2. Second part of this question is:
Are they providing good options for users to pay:
a. Day pass
b. monthly subscription
c. yearly subscription
d. Pay per article (???)
I have seen first 3 modes of payment on several newspaper sites. But I have not come across the fourth one. As a user, it makes sense to pay for the article that is interesting.
Why is this option missing?
Is there a newspaper/magazine that is doing that? If not, why is it not done?

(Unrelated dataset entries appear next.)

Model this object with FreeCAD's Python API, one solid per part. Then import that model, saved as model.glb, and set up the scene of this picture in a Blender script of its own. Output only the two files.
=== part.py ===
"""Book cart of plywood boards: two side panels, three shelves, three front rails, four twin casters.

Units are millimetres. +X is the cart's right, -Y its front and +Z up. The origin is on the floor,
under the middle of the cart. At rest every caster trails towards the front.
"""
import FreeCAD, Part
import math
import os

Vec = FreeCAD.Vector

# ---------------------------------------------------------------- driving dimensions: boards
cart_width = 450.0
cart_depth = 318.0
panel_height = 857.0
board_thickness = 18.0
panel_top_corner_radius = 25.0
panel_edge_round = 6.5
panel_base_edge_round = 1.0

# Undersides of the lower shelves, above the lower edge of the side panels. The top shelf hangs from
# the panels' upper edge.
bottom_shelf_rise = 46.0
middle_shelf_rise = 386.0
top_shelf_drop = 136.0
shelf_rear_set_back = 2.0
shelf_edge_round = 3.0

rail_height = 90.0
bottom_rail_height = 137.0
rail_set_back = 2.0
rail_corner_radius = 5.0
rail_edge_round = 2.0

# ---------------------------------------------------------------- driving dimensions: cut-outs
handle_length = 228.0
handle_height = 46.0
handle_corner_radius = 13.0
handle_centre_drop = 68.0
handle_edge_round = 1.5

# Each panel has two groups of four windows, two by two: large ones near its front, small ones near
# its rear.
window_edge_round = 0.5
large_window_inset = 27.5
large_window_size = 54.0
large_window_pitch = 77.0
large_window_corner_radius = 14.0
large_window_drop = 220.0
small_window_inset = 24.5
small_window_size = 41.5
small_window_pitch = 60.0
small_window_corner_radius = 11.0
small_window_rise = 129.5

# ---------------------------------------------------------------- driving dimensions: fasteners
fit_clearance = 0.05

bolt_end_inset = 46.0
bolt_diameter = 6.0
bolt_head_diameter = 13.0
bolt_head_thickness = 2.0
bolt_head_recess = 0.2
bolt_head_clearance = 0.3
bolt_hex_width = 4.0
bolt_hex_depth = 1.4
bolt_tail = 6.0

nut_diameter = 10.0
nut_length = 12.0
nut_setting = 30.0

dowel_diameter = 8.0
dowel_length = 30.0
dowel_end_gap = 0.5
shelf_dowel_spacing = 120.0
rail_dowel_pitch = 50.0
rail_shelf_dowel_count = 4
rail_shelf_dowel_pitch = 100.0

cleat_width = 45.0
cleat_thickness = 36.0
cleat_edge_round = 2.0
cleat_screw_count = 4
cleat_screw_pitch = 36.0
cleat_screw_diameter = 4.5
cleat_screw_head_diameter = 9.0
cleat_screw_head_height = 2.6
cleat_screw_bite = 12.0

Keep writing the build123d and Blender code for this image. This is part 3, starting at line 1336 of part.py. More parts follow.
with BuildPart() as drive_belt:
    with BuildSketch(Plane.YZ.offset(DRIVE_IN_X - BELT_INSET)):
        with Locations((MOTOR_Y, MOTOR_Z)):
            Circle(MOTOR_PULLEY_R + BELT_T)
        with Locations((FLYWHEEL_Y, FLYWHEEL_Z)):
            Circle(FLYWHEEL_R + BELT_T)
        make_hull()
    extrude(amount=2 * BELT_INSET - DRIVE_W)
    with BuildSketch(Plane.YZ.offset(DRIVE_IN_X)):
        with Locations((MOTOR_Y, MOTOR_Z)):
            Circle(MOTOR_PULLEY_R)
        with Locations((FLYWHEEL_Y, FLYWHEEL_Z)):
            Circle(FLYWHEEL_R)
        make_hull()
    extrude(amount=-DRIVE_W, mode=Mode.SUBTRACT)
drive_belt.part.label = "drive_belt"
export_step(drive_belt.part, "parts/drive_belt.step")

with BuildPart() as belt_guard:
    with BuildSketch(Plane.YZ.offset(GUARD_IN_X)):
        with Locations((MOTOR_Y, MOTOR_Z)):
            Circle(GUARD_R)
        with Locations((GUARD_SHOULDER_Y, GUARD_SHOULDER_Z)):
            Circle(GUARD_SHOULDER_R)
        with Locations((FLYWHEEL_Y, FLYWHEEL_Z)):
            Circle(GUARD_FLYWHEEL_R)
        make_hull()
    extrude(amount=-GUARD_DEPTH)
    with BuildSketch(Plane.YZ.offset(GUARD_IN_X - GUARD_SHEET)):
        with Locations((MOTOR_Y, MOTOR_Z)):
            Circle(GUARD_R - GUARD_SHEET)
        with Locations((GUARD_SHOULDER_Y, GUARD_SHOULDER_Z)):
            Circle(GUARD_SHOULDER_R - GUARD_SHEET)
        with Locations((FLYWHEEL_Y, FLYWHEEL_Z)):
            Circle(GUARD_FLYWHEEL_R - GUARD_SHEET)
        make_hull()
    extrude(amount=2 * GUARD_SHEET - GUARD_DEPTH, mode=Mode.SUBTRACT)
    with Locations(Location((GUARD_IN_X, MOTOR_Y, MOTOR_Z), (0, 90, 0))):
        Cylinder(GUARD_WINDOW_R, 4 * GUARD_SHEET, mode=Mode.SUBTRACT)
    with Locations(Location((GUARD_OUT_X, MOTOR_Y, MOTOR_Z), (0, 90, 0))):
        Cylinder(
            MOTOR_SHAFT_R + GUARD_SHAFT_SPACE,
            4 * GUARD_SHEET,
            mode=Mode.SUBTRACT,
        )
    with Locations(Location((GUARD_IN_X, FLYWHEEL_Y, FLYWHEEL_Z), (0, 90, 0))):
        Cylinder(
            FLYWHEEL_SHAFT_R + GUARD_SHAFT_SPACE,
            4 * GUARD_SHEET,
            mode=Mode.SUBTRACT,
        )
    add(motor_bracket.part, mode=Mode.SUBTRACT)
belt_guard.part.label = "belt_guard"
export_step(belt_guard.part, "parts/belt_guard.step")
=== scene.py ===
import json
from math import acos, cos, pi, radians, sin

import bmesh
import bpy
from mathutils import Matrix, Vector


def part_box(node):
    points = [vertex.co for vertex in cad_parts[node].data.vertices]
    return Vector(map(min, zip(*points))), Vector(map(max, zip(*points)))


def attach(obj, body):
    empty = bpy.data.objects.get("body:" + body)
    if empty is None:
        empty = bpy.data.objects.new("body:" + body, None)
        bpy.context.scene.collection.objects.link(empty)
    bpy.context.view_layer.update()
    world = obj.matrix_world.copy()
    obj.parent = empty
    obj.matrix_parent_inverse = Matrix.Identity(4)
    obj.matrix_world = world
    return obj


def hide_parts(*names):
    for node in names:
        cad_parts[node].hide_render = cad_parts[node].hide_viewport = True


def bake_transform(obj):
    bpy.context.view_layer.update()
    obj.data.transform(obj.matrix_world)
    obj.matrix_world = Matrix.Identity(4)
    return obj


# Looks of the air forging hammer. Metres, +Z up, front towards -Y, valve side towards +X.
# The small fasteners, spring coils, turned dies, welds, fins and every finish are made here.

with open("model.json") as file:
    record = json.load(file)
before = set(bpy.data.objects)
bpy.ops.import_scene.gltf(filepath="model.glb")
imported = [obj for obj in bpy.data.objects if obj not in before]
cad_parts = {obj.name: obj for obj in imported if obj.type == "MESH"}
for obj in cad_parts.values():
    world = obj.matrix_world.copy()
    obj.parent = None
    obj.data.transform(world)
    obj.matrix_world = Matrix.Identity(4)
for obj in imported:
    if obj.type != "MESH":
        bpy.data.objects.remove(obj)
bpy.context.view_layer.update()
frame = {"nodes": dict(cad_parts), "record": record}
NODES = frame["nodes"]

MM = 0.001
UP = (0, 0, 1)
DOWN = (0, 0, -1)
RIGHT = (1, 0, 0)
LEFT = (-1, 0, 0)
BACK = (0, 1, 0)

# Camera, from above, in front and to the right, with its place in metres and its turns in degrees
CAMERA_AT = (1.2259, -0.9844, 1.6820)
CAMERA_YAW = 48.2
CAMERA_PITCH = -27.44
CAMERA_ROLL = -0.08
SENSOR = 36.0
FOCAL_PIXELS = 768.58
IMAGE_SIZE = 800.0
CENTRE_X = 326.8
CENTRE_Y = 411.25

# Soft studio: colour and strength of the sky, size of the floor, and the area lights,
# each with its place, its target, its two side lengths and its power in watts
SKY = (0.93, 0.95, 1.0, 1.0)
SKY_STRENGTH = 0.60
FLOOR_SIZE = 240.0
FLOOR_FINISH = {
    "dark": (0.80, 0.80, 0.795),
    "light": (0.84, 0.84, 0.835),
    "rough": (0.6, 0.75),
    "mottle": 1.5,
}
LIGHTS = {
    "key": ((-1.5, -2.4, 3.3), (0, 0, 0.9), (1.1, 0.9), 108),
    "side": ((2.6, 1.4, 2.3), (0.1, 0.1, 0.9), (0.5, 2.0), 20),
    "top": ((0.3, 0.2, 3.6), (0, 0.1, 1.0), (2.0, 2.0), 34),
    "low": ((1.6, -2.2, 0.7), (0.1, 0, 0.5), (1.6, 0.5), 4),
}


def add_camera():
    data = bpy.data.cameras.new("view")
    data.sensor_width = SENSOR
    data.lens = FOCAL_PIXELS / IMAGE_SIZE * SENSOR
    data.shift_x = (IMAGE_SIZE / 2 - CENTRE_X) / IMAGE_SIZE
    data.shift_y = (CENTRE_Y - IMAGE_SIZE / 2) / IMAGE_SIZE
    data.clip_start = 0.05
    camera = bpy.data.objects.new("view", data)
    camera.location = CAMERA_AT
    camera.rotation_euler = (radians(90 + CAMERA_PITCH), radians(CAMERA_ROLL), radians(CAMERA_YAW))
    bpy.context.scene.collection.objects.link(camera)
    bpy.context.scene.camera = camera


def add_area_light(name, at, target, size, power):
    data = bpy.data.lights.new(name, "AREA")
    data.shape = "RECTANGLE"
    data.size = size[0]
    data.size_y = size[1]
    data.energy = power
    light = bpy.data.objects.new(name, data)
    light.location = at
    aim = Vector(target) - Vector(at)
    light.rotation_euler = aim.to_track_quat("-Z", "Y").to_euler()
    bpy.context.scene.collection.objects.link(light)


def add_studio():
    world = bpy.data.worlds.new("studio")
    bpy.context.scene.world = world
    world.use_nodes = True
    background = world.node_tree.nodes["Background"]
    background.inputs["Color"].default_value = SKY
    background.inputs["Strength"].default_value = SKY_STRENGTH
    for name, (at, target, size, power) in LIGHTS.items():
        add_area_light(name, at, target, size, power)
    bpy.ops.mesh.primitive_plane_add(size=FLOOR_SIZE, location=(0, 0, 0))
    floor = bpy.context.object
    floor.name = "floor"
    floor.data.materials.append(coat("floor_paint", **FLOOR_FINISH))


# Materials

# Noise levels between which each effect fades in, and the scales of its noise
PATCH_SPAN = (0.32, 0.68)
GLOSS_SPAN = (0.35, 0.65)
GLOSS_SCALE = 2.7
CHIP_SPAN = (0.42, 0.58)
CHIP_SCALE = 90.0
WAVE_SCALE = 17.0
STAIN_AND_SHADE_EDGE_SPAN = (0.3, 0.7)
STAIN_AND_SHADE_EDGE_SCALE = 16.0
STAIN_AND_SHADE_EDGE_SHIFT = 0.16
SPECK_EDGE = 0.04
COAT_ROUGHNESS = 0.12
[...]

As my various paywall commentaries linked above say, I think paywalls are a losing proposition. So I’m not exactly the person to say why people aren’t considering a particular option. But I would venture that the difference between a day pass and a price per article would be negligible, so any site offering a day pass essentially is offering to let you buy a single article. But the other point is that the actual price per article would be so low that the cost of handling the transaction would give you negligible proceeds. iTunes charges 99 cents for a song you might play over and over. So you can’t reasonably charge that much for an article you would read just once. If a newspaper costs 50 cents and has 50 articles, isn’t the fair-market value of a single news story just a penny?
Thanks Steve for your reply.
You are right. One article may be 5-10 pennies.
For credit card fee, ask user to create an online wallet where they deposit $10 and use it at multiple sites.
Alan Mutter proposed a good payment system in ViewPass and couldn’t get any support for it: http://bit.ly/aGNcWx
The truth is paywalls are mostly a waste of time, so the means of collection or the rate charged doesn’t make much difference.